Selon le gouvernement, la terminologie en vigueur ne correspond plus au cadre de l’entreprise d’aujourd’hui. « Pour être profitables, les entreprises ne peuvent plus se détourner des enjeux sociaux et environnementaux », expliquait même Bruno Le Maire mi-mars dans Le Monde. « Aucune société, même une société civile immobilière, ne peut faire complètement abstraction de ces enjeux », justifiaient également les auteurs du rapport.

« La fin d’un cycle RSE »

Si depuis une quinzaine d’années, le développement durable s’est largement invité à la table des conseils d’administration, la crise économique, les scandales financiers (Panama Papers, Cambridge Analytica…) et sanitaires (Mediator, Lactalis…) ont éveillé les consciences.
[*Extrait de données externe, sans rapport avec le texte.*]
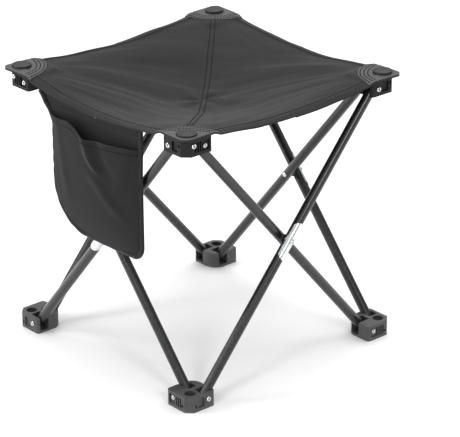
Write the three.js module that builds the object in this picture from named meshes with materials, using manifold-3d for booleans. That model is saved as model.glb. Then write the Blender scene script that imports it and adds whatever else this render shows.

L’entreprise de 2018 se doit d’être plus responsable vis-à-vis de la société. « En fait, nous vivons la fin d’un cycle, pense Geneviève Férone Creuzet, une des pionnières en France de la responsabilité sociale et environnementale. Même la RSE est entrée dans une spirale de défiance. La modification du code civil est une mesure intelligente, mais cela reste symbolique. On fait de l’eau tiède, on ne va pas assez loin. Il aurait fallu aller jusqu’au bout de l’idée en créant par exemple le statut d’entreprise à mission comme c’est le cas aux États-Unis. Nous avons besoin d’un nouveau statut plus protecteur afin de faire valoir la différenciation des entreprises ».